--- begin ---
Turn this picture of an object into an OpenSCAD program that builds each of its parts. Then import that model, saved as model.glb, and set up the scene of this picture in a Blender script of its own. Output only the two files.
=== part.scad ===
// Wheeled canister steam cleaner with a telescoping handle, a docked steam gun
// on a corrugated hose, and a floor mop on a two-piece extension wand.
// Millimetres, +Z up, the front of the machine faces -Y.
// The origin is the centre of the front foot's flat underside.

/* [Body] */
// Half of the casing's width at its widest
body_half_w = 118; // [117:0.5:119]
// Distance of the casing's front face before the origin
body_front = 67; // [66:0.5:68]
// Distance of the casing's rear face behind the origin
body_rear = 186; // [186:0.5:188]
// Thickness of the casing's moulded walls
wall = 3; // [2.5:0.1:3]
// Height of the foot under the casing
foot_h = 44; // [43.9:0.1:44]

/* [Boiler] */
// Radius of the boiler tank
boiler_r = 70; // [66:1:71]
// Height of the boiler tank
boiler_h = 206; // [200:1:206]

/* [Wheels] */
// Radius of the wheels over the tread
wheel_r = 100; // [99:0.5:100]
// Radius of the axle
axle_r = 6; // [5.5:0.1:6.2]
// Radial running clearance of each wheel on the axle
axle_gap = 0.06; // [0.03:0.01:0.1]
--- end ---
▶ **EXERCISE BRIEF**
Only the lines from the top of the data through the line that contains "foot's flat underside." should be quoted, exactly as they stand.

▶ **TASK RESULT**
Turn this picture of an object into an OpenSCAD program that builds each of its parts. Then import that model, saved as model.glb, and set up the scene of this picture in a Blender script of its own. Output only the two files.
=== part.scad ===
// Wheeled canister steam cleaner with a telescoping handle, a docked steam gun
// on a corrugated hose, and a floor mop on a two-piece extension wand.
// Millimetres, +Z up, the front of the machine faces -Y.
// The origin is the centre of the front foot's flat underside.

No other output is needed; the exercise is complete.